9M Results by segment

North America

  • Sales down 8% to $7.8bn due to declines in US meals and baking, yogurt, US cereal and Canada operating units. Organic net sales down 6%.
  • Operating profit down 5% to $1.8bn on lower volumes, currency-driven inflation on products imported into Canada, and the impact of the Green Giant divestiture in fiscal 2016

Convenience Stores and Foodservice

  • Sales declined 4% to $1.38bn. Organic net sales down 4%.
  • Operating profit up 8% to $295m on cost savings, lower input costs and higher grain merchandising earnings.

Europe and Australia

  • Sales down 7% to $1.34bn reflecting unfavourable foreign currency exchange and declines on Yoplait yogurt, partially offset by growth in Häagen-Dazs ice cream, Old El Paso Mexican products, and Nature Valley snacks.
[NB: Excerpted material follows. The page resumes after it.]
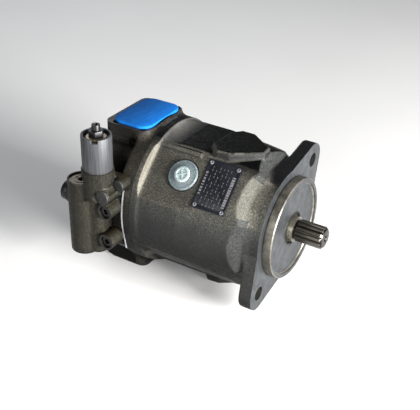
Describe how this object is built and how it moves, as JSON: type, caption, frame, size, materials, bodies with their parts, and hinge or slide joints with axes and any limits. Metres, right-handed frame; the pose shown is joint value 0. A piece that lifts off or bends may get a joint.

Organic net sales down 2%.
  • Segment operating profit of $127m was down 12% due to unfavourable foreign currency exchange and input cost inflation

Asia and LatAm

  • Sales down 1% to $1.29bn due to unfavourable foreign currency exchange and the net impact of divestitures and acquisitions in fiscal 2016. Organic net sales increased 1 percent.  
  • Segment operating profit totalled $61m, up 45%.